Ans: The appropriateness of local outlier detection versus global outlier detection depends on the specific characteristics and requirements of the application. Here are examples of real-world applications where each approach may be more appropriate:

- **Local Outlier Detection:**

    - Anomaly detection in sensor networks: In sensor networks, local outliers can represent malfunctioning or compromised sensors. Detecting local anomalies is important for identifying faulty sensors and ensuring the accuracy and reliability of the network.

    - Fraud detection in financial transactions: Local outlier detection can be useful for identifying individual transactions that deviate from the normal behavior of an account holder. It helps in detecting fraudulent activities on a per-transaction basis.

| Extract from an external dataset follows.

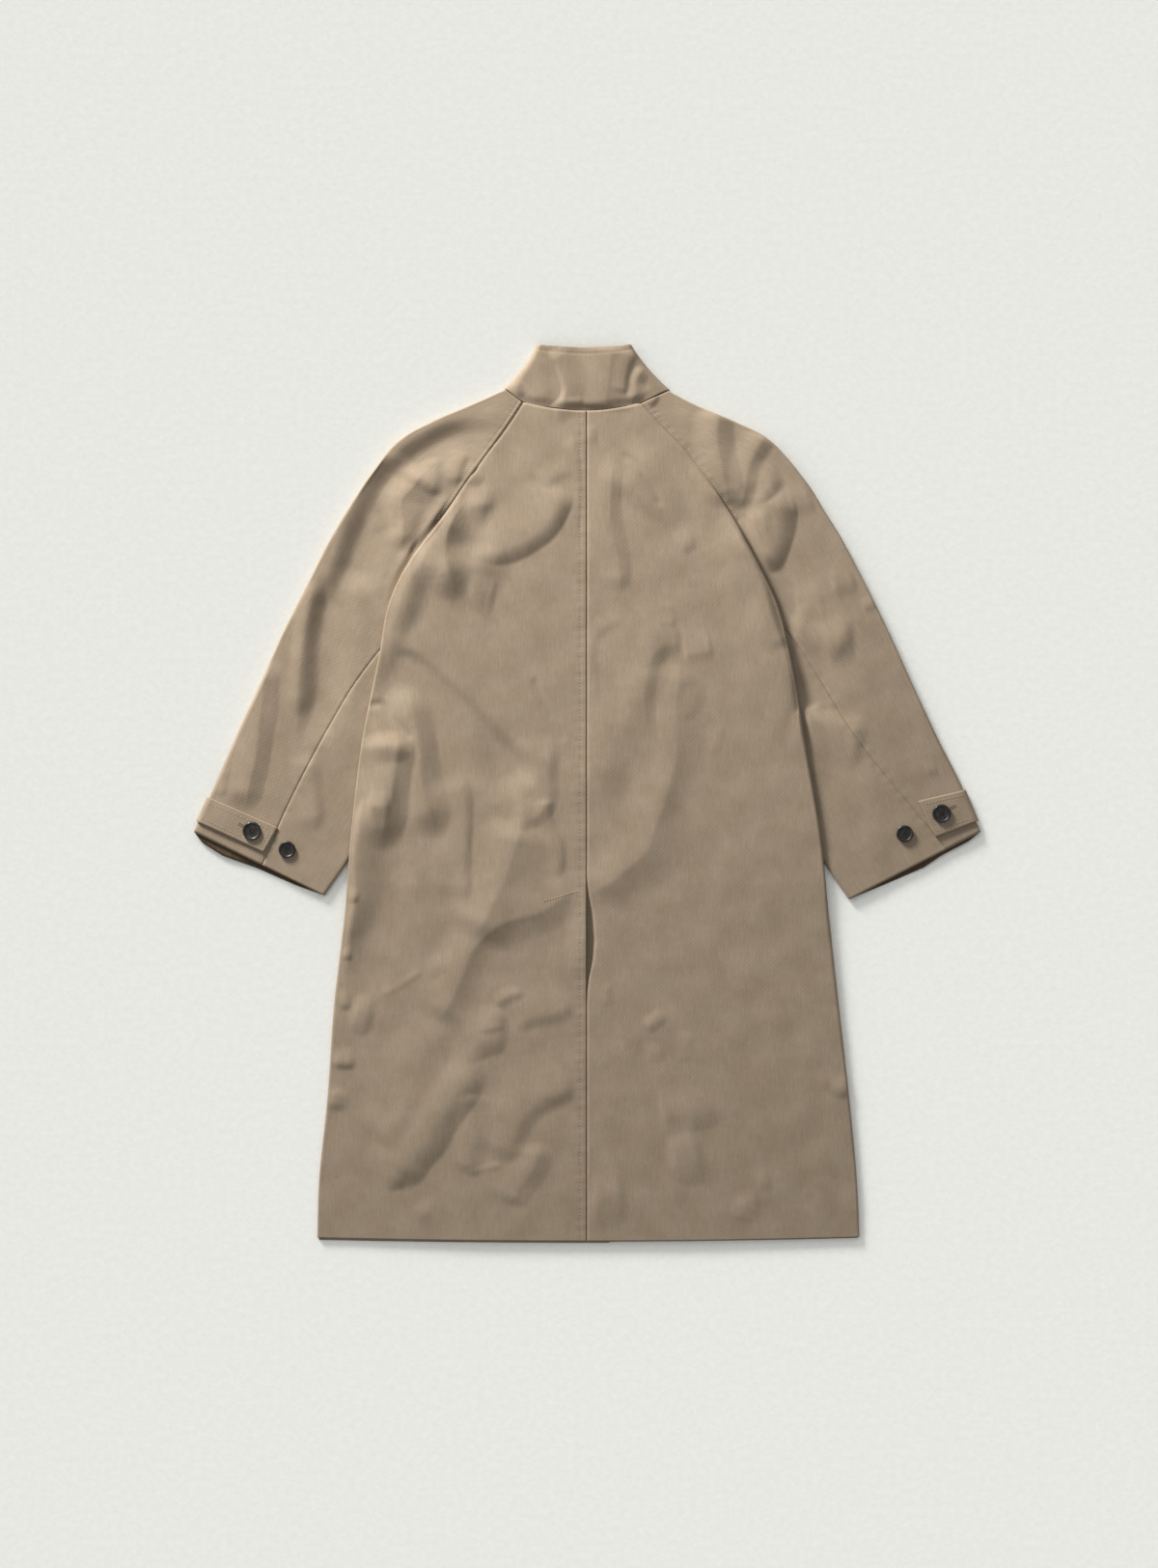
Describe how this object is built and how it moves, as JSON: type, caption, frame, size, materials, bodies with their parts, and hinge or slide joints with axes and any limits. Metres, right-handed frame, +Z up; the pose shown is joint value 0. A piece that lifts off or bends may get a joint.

- **Global Outlier Detection:**

    - Network intrusion detection: Global outlier detection can be valuable in identifying global patterns of network intrusions. By analyzing network traffic as a whole, global outliers can indicate coordinated attacks or unusual network behaviors that may go unnoticed by local analysis.

    - Manufacturing quality control: Global outlier detection can help identify products or components that deviate significantly from the desired quality standards. By considering the entire manufacturing process or product distribution, global outliers can highlight anomalies that affect the overall quality of the output.